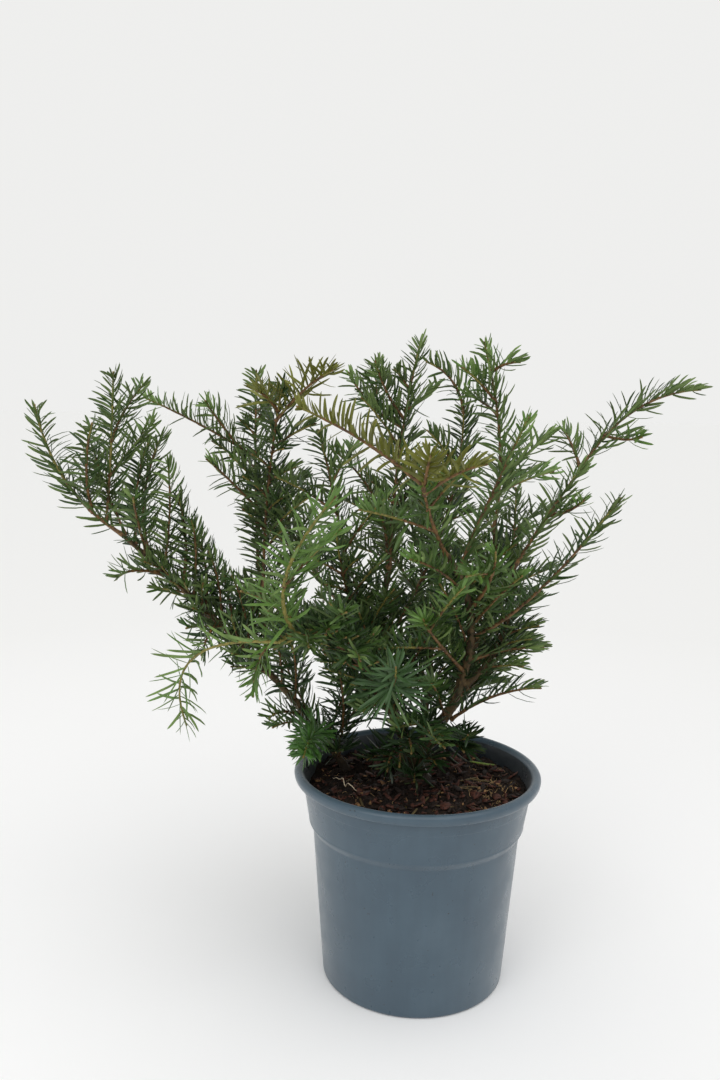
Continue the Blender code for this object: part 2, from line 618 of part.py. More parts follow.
def build_mass(name, mass, space, material, order):
    """The mass's shoots, each a closed solid, joined by one union of the first with all the others."""
    made = []
    for k, stem in enumerate(mass["stems"]):
        points, faces = needled_shoot(stem, space, 1000 * order + k)
        made.append(add_object(name if k == 0 else stem.name, points, faces, material))
    whole, others = made[0], made[1:]
    if not others:
        return
    twigs = bpy.data.collections.new(name + "_twigs")
    bpy.context.scene.collection.children.link(twigs)
    for other in others:
        bpy.context.scene.collection.objects.unlink(other)
        twigs.objects.link(other)
    join = whole.modifiers.new("join", "BOOLEAN")
    join.operation = "UNION"
    join.operand_type = "COLLECTION"
    join.collection = twigs
    join.solver = "EXACT"
    apply_modifiers(whole)
    for other in list(twigs.objects):
        bpy.data.objects.remove(other, do_unlink=True)
    bpy.data.collections.remove(twigs)
    drop_scraps(whole)


def drop_scraps(thing):
    """Keeps the largest connected body of the mesh and deletes what hangs loose from it."""
    work = bmesh.new()
    work.from_mesh(thing.data)
    left = set(work.verts)
    bodies = []
    while left:
        todo = [left.pop()]
        body = set(todo)
        while todo:
            for edge in todo.pop().link_edges:
                for vert in edge.verts:
                    if vert in left:
                        left.discard(vert)
                        body.add(vert)
                        todo.append(vert)
        bodies.append(body)
    bodies.sort(key=len)
    for body in bodies[:-1]:
        bmesh.ops.delete(work, geom=list(body), context="VERTS")
    work.to_mesh(thing.data)
    work.free()


clear_scene()
bark = plain_material("bark", (0.165, 0.085, 0.055), 0.85)
greens = {name: plain_material("needles_" + name, colour, 0.5) for name, colour in GREENS.items()}
build_pot()
build_soil()
build_trunk(bark)
stems, masses, space = grow()
for name, *_ in BOUGHS:
    points, faces = limb_mesh(stems[name], BOUGH_SIDES)
    shade_round(add_object(name, points, faces, bark), 50)
for order, (name, mass) in enumerate(masses.items()):
    build_mass(name, mass, space, greens[mass["green"]], order + 1)
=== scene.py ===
"""Young spreading english yew in its nursery pot, finished needle by needle.

Metres, +Z up, origin at the middle of the pot's flat underside. X runs to the right and Y away from
whoever stands in front of the plant. The tables of limbs give places in centimetres, radii in millimetres.
"""

import json
import math
import random

import bpy
import numpy as np
from mathutils import Matrix, Vector
from mathutils.kdtree import KDTree

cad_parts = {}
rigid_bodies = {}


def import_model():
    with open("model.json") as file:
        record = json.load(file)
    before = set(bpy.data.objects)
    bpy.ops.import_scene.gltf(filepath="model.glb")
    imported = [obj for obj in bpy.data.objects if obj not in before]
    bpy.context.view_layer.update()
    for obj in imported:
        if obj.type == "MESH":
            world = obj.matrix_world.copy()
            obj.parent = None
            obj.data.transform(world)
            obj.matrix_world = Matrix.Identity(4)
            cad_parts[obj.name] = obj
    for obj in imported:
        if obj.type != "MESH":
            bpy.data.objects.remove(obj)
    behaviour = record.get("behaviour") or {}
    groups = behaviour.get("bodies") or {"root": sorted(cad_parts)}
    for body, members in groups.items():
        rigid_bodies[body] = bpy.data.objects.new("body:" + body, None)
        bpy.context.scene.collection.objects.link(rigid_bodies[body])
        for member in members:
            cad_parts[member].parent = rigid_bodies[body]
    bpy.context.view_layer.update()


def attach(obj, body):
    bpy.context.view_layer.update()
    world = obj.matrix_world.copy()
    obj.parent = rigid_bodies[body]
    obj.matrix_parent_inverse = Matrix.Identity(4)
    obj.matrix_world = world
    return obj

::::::

→ Task details
Output, from the data above, the lines from the line with "clear_scene()" to the line with "cad_parts[obj.name] = obj" exactly as they stand, both ends included and nothing else.

→ Full solution
clear_scene()
bark = plain_material("bark", (0.165, 0.085, 0.055), 0.85)
greens = {name: plain_material("needles_" + name, colour, 0.5) for name, colour in GREENS.items()}
build_pot()
build_soil()
build_trunk(bark)
stems, masses, space = grow()
for name, *_ in BOUGHS:
    points, faces = limb_mesh(stems[name], BOUGH_SIDES)
    shade_round(add_object(name, points, faces, bark), 50)
for order, (name, mass) in enumerate(masses.items()):
    build_mass(name, mass, space, greens[mass["green"]], order + 1)
=== scene.py ===
"""Young spreading english yew in its nursery pot, finished needle by needle.

Metres, +Z up, origin at the middle of the pot's flat underside. X runs to the right and Y away from
whoever stands in front of the plant. The tables of limbs give places in centimetres, radii in millimetres.
"""

import json
import math
import random

import bpy
import numpy as np
from mathutils import Matrix, Vector
from mathutils.kdtree import KDTree

cad_parts = {}
rigid_bodies = {}


def import_model():
    with open("model.json") as file:
        record = json.load(file)
    before = set(bpy.data.objects)
    bpy.ops.import_scene.gltf(filepath="model.glb")
    imported = [obj for obj in bpy.data.objects if obj not in before]
    bpy.context.view_layer.update()
    for obj in imported:
        if obj.type == "MESH":
            world = obj.matrix_world.copy()
            obj.parent = None
            obj.data.transform(world)
            obj.matrix_world = Matrix.Identity(4)
            cad_parts[obj.name] = obj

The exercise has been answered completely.